I’m apparently not as impressed by this as he would like. He arches back: “We don’t keep you here until you are cured of anything; we keep you here until you are stable—we call it ‘establishing the baseline.’”

“Okay, so when will my baseline be established?”

“Five days, probably.”

One, two, three . . . “Thursday? I can’t wait until Thursday, Doctor. I have too much school. That’s four days of school. If I miss four days I will be so behind. Plus, my friends. . .”

“Yes?”

“My friends will know where I am!”

“Aha. Is this a problem?”

“Yes!”

“Why?”

“Because I’m here!” I gesture out at the hall. Solomon shuffles by very quickly in his sandals and tells someone to be quiet, he’s trying to rest.

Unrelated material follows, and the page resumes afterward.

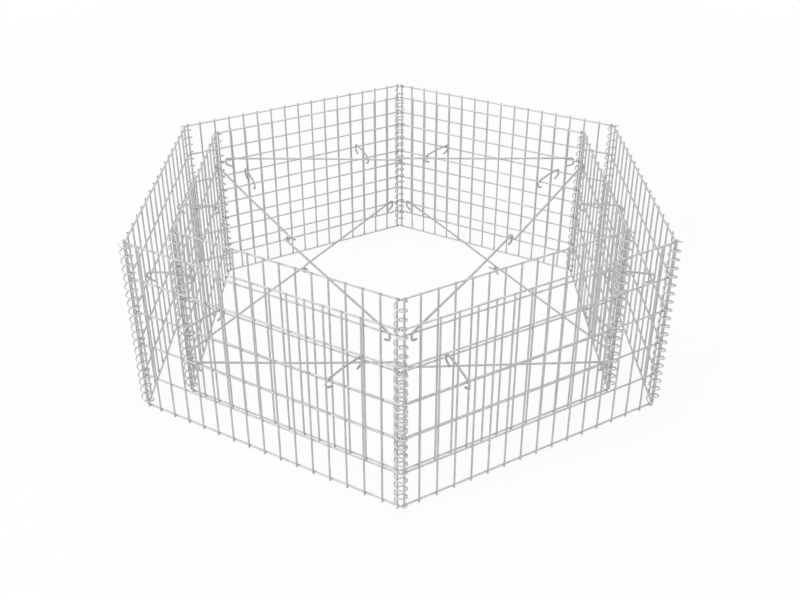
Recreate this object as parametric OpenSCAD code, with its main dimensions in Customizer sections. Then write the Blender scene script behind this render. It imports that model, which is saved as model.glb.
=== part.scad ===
// Hexagonal double-walled gabion raised bed, empty, in galvanised welded mesh.
// Two six-sided rings of mesh panels stand one inside the other. A spiral joins
// the panels at each corner, long hooked ties brace the planting space, and short
// hooked ties hold the two rings apart.
// Millimetres, +Z up, origin at the centre of the footprint on the ground.

/* [Rings] */
// Side of the outer hexagon, corner to corner
outer_side = 800; // [760:10:1100]
// Side of the inner hexagon, corner to corner
inner_side = 675; // [480:5:720]

/* [Mesh] */
// Spacing of the upright wires in an outer panel
outer_pitch = 50; // [40:1:70]
// Spacing of the upright wires in an inner panel
inner_pitch = 47.5; // [40:0.5:70]
// Spacing of the level wires
row_height = 100; // [80:1:130]
// Rows of cells from bottom to top
rows = 5; // [5:1:8]
// Diameter of the mesh wire
mesh_wire = 5; // [3:0.5:5]
// Share of the wire's diameter that a weld sinks
weld_sink = 0.15; // [0.1:0.01:0.25]
// How far the upright wires stand past the first and last level wires
wire_stub = 5; // [4:0.5:10]
// Distance of the first upright wire from the corner
edge_inset = 8.5; // [7:0.5:10]

/* [Corner spirals] */
// Diameter of the spiral's wire
coil_wire = 4; // [2.5:0.1:4.2]
// Radius of the spiral, to the middle of its wire
coil_radius = 15.5; // [15:0.5:18]
// Turns of the spiral in one row of cells
turns_per_row = 4; // [3:1:5]

/* [Ties] */
// Diameter of the tie wire
tie_wire = 6; // [3:0.1:6.5]
// Radius of a hook's bend, to the middle of its wire
hook_radius = 12; // [10:0.5:13]
// Radius of the bend of an eye at the middle of a long tie
eye_radius = 10; // [9:0.5:12]
// Play between a hook and what it holds
hook_play = 0.5; // [0.3:0.1:1]
// Distance from the corner to where a long tie crosses the inner panel
long_tie_inset = 39; // [34:1:42]
// Rows from the ground up to the level wire that holds the lower long ties
lower_tie_rise = 1; // [1:1:2]
// Rows from the top down to the level wire that holds the upper long ties
upper_tie_drop = 1; // [1:1:2]
// Rows from the top down to the level wire that holds the short ties
short_tie_drop = 2; // [1:1:3]
// Cell, counted from the corner, that a short tie passes through
short_tie_cell = 2; // [1:1:4]
// Place of a short tie's inner hook within its cell, as a share of the cell
short_tie_share = 0.7; // [0.25:0.05:0.75]
// How far a short tie leans along the panel from its inner to its outer hook
short_tie_lean = 16; // [0:1:30]

/* [Hidden] */
sides = 6;
turn = 360 / sides;
// Sides of a mesh bar, and the radius that gives it the round wire's section
bar_sides = 8;
bar_radius = mesh_wire / 2 * sqrt(2 * PI / (bar_sides * sin(360 / bar_sides)));
// Level and upright wires lie on either side of the panel's middle plane
weld_offset = mesh_wire * (1 - weld_sink) / 2;
// Level wires end this far past the edge upright
level_overhang = mesh_wire;
panel_height = rows * row_height + 2 * wire_stub;
wire_facets = 24;
// Bent wires are made in stretches that stop just short of each other inside a
// short, thin sleeve
joint_gap = 0.15;
sleeve_length = 1;
sleeve_wall = 0.1;

outer_cells = floor(outer_side / outer_pitch);
inner_cells = floor(inner_side / inner_pitch);
// Perpendicular distance between the two rings' panels
ring_gap = (outer_side - inner_side) * cos(turn / 2);
// Distance along a panel between the outer corner and the foot of the inner one
ring_step = (outer_side - inner_side) * sin(turn / 2);

coil_pitch = row_height / turns_per_row;
// A turn is two half rings, tilted opposite ways so that they meet end to end
coil_tilt = asin(coil_pitch / 4 / coil_radius);
coil_halves = 2 * turns_per_row * rows - 1;
// The spiral's axis is midway between the two edge uprights of its corner
coil_inward = edge_inset * sin(turn / 2) - weld_offset * cos(turn / 2);

tie_radius = tie_wire / 2;
lower_tie_row = lower_tie_rise;
upper_tie_row = rows - upper_tie_drop;
short_tie_row = rows - short_tie_drop;
// Least clearance between a hook and the upright wires on either side of it
upright_clearance = 3;
hook_margin = bar_radius + tie_radius + upright_clearance;
// Height of a tie's middle above the middle of the level wire under it
tie_seat = bar_radius + tie_radius + hook_play;
// Sweep and tail of the hooks that go round the mesh, in degrees and millimetres
mesh_hook_sweep = 160;
mesh_hook_tail = 18;
// Sweep and tail of the hooks that join the two halves of a long tie
eye_hook_sweep = 172;
eye_hook_tail = 14;
// How far the two eyes of a long tie reach into each other
eye_reach = (tie_wire + hook_play) / 2;
// The level wire lies this far inside the middle of a short tie's hook
hook_past = 1;
// The long ties cross the level wires at a slant, so their hooks reach further past
// them, to keep a seat's distance from them halfway down the bend
clearing_angle = 45;
clearing_rise = tie_seat - hook_radius * (1 - cos(clearing_angle));
long_hook_past = sqrt(tie_seat ^ 2 - clearing_rise ^ 2) / sin(turn / 2)
    - hook_radius * sin(clearing_angle);

// Middle of the crossing of a long tie and a level wire, with the corner between
// the tie's two ends on +X: the distance out, then the distance along the tie
long_tie_place = clear_of_uprights(long_tie_inset, inner_side, inner_cells, inner_pitch);
long_tie_out = inner_side * cos(turn) + long_tie_place * sin(turn / 2)
    - weld_offset * cos(turn / 2);
long_tie_half = inner_side * sin(turn) - long_tie_place * cos(turn / 2)
    - weld_offset * sin(turn / 2);

panel_colour = [0.72, 0.73, 0.74];
coil_colour = [0.66, 0.67, 0.69];
tie_colour = [0.62, 0.63, 0.65];

// Height of a level wire's middle, with row 0 at the ground
function level_z(row) = wire_stub + row * row_height;

// Place along a panel of an upright wire: the edge uprights keep their inset, and
// the two end cells take up what whole cells leave over
function upright_x(i, side, cells, pitch) =
    i == 0 ? edge_inset
    : i == cells ? side - edge_inset
    : side / 2 + (i - cells / 2) * pitch;

// A place along a panel, moved within its own cell to keep clear of its uprights
function clear_of_uprights(x, side, cells, pitch) =
    let (regular = floor((x - side / 2) / pitch + cells / 2),
         i = max(0, min(cells - 1, regular)),
         start = upright_x(i, side, cells, pitch),
         end = upright_x(i + 1, side, cells, pitch))
    max(start + hook_margin, min(end - hook_margin, x));

// Straight mesh bar along +Z
module bar(length) {
    rotate([0, 0, 180 / bar_sides])
        cylinder(h = length, r = bar_radius, $fn = bar_sides);
}

// Welded mesh panel along +X from its corner, with its outer face towards -Y
module mesh_panel(side, cells, pitch) {
    for (i = [0:cells])
        translate([upright_x(i, side, cells, pitch), -weld_offset, 0])
            bar(panel_height);
    for (row = [0:rows])
        translate([edge_inset - level_overhang, weld_offset, level_z(row)])
            rotate([0, 90, 0])
                bar(side - 2 * (edge_inset - level_overhang));
}

// Round wire bent about the origin, level, from +X round towards +Y
module bent_wire(bend_radius, sweep, wire) {
    trim = joint_gap / bend_radius * 180 / PI;
    rotate([0, 0, trim])
        rotate_extrude(angle = sweep - 2 * trim, $fn = wire_facets * 2)
            translate([bend_radius, 0])
                circle(d = wire, $fn = wire_facets);
}

// Round wire along +X that stops short of its ends where they are joined
module straight_wire(length, wire, free_end = false) {
    translate([joint_gap, 0, 0])
        rotate([0, 90, 0])
            cylinder(h = length - (free_end ? 1 : 2) * joint_gap, d = wire, $fn = wire_facets);
}

// Sleeve along +X round the joint of two stretches of wire
module sleeve(wire) {
    rotate([0, 90, 0])
        cylinder(h = sleeve_length, d = wire + 2 * sleeve_wall, center = true,
            $fn = wire_facets);
}

// Spiral round +Z: half rings that tilt one way at the back, the other in front
module spiral() {
    for (i = [0:coil_halves - 1]) {
        in_front = i % 2;
        translate([0, 0, level_z(0) + (i + 1) * coil_pitch / 2]) {
            rotate([0, in_front ? coil_tilt : -coil_tilt, 0])
                rotate([0, 0, 180 * in_front])
                    bent_wire(coil_radius, 180, coil_wire);
            if (i < coil_halves - 1)
                translate([coil_radius * cos(coil_tilt) * (in_front ? -1 : 1), 0,
                        coil_pitch / 4])
                    rotate([0, 0, 90])
                        sleeve(coil_wire);
        }
    }
}

// Hook that starts at the origin along +X and bends down, with a straight tail
module hook(radius, sweep, tail) {
    sleeve(tie_wire);
    rotate([90, 0, 0])
        translate([0, -radius, 0]) {
            rotate([0, 0, 90 - sweep])
                bent_wire(radius, sweep, tie_wire);
            rotate([0, 0, -sweep])
                translate([0, radius, 0]) {
                    sleeve(tie_wire);
                    straight_wire(tail, tie_wire, true);
                }
        }
}

// Straight tie along +X from the origin to the bend of a hook for the mesh
module tie_shaft(length) {
    straight_wire(length, tie_wire);
    translate([length, 0, 0])
        mesh_hook();
}

module mesh_hook() {
    hook(hook_radius, mesh_hook_sweep, mesh_hook_tail);
}

// Half of a long tie, along +X from where its eye holds the other half's eye, to
// the level wire of the inner panel. The eye stands up or, turned, lies flat, and
// the half with the flat eye dips and veers by the radius of the bend to suit
module long_tie_half(flat_eye) {
    length = long_tie_half + long_hook_past + eye_reach - eye_radius;
    reach = eye_radius - eye_reach;
    veer = flat_eye ? asin(eye_radius / length) : 0;
    translate([reach + length, 0, tie_seat])
        rotate([0, -veer, veer])
            translate([-length, 0, 0]) {
                tie_shaft(length);
                rotate([flat_eye ? -90 : 0, 0, 180])
                    hook(eye_radius, eye_hook_sweep, eye_hook_tail);
            }
}

// Places one half of a long tie whose ends hook on beside corners k and k + 2
module long_tie(k, row, towards_start) {
    rotate([0, 0, turn * (k + 1) - 90])
        translate([long_tie_out, 0, level_z(row)])
            rotate([0, 0, towards_start ? -90 : 90])
                color(tie_colour)
                    long_tie_half(!towards_start);
}

// Short tie from the inner to the outer panel, both of which run along +X
module short_tie(inner_x) {
    outer_x = clear_of_uprights(inner_x + ring_step - short_tie_lean,
        outer_side, outer_cells, outer_pitch);
    along = outer_x - ring_step - inner_x;
    span = norm([along, ring_gap]) + 2 * hook_past;
    translate([inner_x, weld_offset, level_z(short_tie_row) + tie_seat])
        rotate([0, 0, atan2(-ring_gap, along)])
            translate([-hook_past, 0, 0]) {
                tie_shaft(span);
                rotate([0, 0, 180])
                    mesh_hook();
            }
}

// Panel, spiral or pair of short ties number k, counted round from the -Y corner
module on_side(k, side) {
    rotate([0, 0, turn * k])
        translate([0, -side, 0])
            rotate([0, 0, turn / 2])
                children();
}

module outer_panel(k) {
    color(panel_colour)
        on_side(k, outer_side)
            mesh_panel(outer_side, outer_cells, outer_pitch);
}

module inner_panel(k) {
    color(panel_colour)
        on_side(k, inner_side)
            mesh_panel(inner_side, inner_cells, inner_pitch);
}

module corner_spiral(k, side) {
    color(coil_colour)
        rotate([0, 0, turn * k])
            translate([0, coil_inward - side, 0])
                spiral();
}

module spacer_ties(k) {
    first = upright_x(short_tie_cell, inner_side, inner_cells, inner_pitch);
    last = upright_x(inner_cells - 1 - short_tie_cell, inner_side, inner_cells, inner_pitch);
    color(tie_colour)
        on_side(k, inner_side)
            for (start = [first, last])
                short_tie(start + short_tie_share * inner_pitch);
}

outer_panel(0);  // outer_panel_1
outer_panel(1);  // outer_panel_2
outer_panel(2);  // outer_panel_3
outer_panel(3);  // outer_panel_4
outer_panel(4);  // outer_panel_5
outer_panel(5);  // outer_panel_6
inner_panel(0);  // inner_panel_1
inner_panel(1);  // inner_panel_2
inner_panel(2);  // inner_panel_3
inner_panel(3);  // inner_panel_4
inner_panel(4);  // inner_panel_5
inner_panel(5);  // inner_panel_6
corner_spiral(0, outer_side);  // outer_spiral_1
corner_spiral(1, outer_side);  // outer_spiral_2
corner_spiral(2, outer_side);  // outer_spiral_3
corner_spiral(3, outer_side);  // outer_spiral_4
corner_spiral(4, outer_side);  // outer_spiral_5
corner_spiral(5, outer_side);  // outer_spiral_6
corner_spiral(0, inner_side);  // inner_spiral_1
corner_spiral(1, inner_side);  // inner_spiral_2
corner_spiral(2, inner_side);  // inner_spiral_3
corner_spiral(3, inner_side);  // inner_spiral_4
corner_spiral(4, inner_side);  // inner_spiral_5
corner_spiral(5, inner_side);  // inner_spiral_6
long_tie(0, upper_tie_row, true);  // upper_tie_1_start
long_tie(0, upper_tie_row, false);  // upper_tie_1_end
long_tie(2, upper_tie_row, true);  // upper_tie_2_start
long_tie(2, upper_tie_row, false);  // upper_tie_2_end
long_tie(4, upper_tie_row, true);  // upper_tie_3_start
long_tie(4, upper_tie_row, false);  // upper_tie_3_end
long_tie(1, lower_tie_row, true);  // lower_tie_1_start
long_tie(1, lower_tie_row, false);  // lower_tie_1_end
long_tie(3, lower_tie_row, true);  // lower_tie_2_start
long_tie(3, lower_tie_row, false);  // lower_tie_2_end
long_tie(5, lower_tie_row, true);  // lower_tie_3_start
long_tie(5, lower_tie_row, false);  // lower_tie_3_end
spacer_ties(0);  // spacer_ties_1
spacer_ties(1);  // spacer_ties_2
spacer_ties(2);  // spacer_ties_3
spacer_ties(3);  // spacer_ties_4
spacer_ties(4);  // spacer_ties_5
spacer_ties(5);  // spacer_ties_6
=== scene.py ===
"""The looks of a hexagonal double-walled gabion raised bed in galvanised welded mesh.

Every wire of the bed is made round, slightly irregular and cropped at a slant at
its ends, as drawn, welded and hot-dip galvanised wire is. The places and the overall
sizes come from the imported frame, in metres, +Z up.
"""

import logging
import math
from dataclasses import dataclass, field
from enum import Enum
from typing import Any, Iterable, Mapping, Sequence

import bpy
from mathutils import Matrix, Vector


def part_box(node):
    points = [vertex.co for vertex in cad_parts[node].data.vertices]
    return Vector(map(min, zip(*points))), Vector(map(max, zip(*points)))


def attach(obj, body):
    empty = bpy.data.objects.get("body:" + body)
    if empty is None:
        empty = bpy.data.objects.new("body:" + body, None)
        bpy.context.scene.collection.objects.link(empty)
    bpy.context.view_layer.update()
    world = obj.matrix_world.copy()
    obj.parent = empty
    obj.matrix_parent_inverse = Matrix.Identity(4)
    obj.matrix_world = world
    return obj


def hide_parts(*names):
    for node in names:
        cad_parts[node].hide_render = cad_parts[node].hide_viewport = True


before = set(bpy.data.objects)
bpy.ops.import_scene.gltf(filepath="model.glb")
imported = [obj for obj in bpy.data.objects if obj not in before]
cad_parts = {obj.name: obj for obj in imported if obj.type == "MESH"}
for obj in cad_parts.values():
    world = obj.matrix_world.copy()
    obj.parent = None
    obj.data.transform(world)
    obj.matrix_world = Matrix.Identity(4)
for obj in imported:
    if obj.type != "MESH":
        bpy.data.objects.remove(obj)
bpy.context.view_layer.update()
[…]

“Mr. Gilner.” Dr. Mahmoud puts a hand on my shoulder. “You have a chemical imbalance, that is all. If you were a diabetic, would you be ashamed of where you were?”

“No, but—”

“If you had to take insulin and you stopped, and you were taken to the hospital, wouldn’t that make sense?”

“This is different.”

“How?”

I sigh. “I don’t know how much of it is really chemical. Sometimes I just think depression’s one way of coping with the world. Like, some people get drunk, some people do drugs, some people get depressed. Because there’s so much stuff out there that you have to do something to deal with it.”

“Ah. This is why you need to be in here longer, to talk about these things,” Dr. Mahmoud says. “You have a psychologist, correct? Have you called your psychologist?”

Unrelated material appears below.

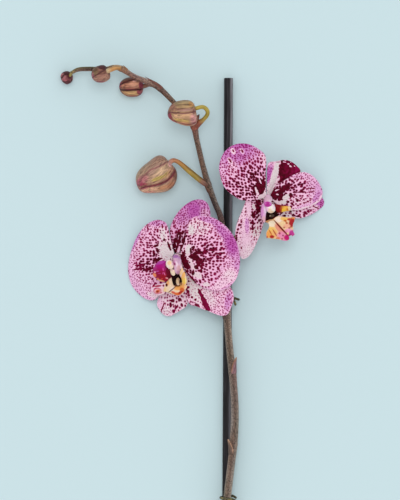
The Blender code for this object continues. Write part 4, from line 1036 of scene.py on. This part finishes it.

Shoot. I knew I was forgetting something.

“You need to call; your psychologist will come here to meet with you. What is her name? Or his?”

“Dr. Minerva.”

“Oh!” Dr. Mahmoud says; his lips curl into a far away smile. “Wonderful. Get Andrea down here.”

“Andrea?” I never knew her first name. She keeps it like a big secret. It’s blanked out on all her degrees. She says it’s part of policy.

He waves his hand. “Make an appointment with her; then we’ll be that much closer to coming up with your treatment plan and getting you out of here as soon as possible. We will try for Thursday.”

“Not before Thursday.”

“No.”

Thursday ,” I mumble to myself, looking across the room at Muqtada’s prone lump.

“Five days, that’s it! Everything will be fine, Mr. Gilner. Your life will wait. You just participate in the group activities and call Dr. Minerva. And when you grow up to be rich and successful, you don’t forget me, okay?”

“Okay.”

“Can please you close the door?” Muqtada asks from his bed.

“Mister Muqtada, you are the next: how come you are always sleeping sleeping sleeping?”

Dr. Mahmoud walks past me. I call Mom to report the news, and then I call Dr. Minerva. She says she’s sorry I took this turn for the worse, but it’s always two-steps-forward, one-step-back.

“If this is my one step back,” I tell her, “what am I going to do next: win the lottery and get my own TV show?”

That’d be a good TV show, actually, I think. A guy winning the lottery in the psych hospital.

Dr. Minerva can’t come in tomorrow, because it’s Sunday, but she says she’ll be in on Monday. I’m momentarily surprised by the distinction. In Six North, there probably won’t be much difference.

twenty-seven

“They say there’s gonna be a pizza party tonight,” Humble tells me at dinner. Dinner is chicken tenders with potatoes and salad and a pear. I eat it all. “But they say that every night.”

“What’s a pizza party?”

“We all chip in the money and get pizza from the neighborhood. It’s tough, because no one ever has any cash. It’s like a big deal if we get pepperoni.”

“I have eight dollars.”

“Shhh. Don’t go announcing it!” He stops chewing. “People in here don’t have any money. I don’t have two cents to rub together.”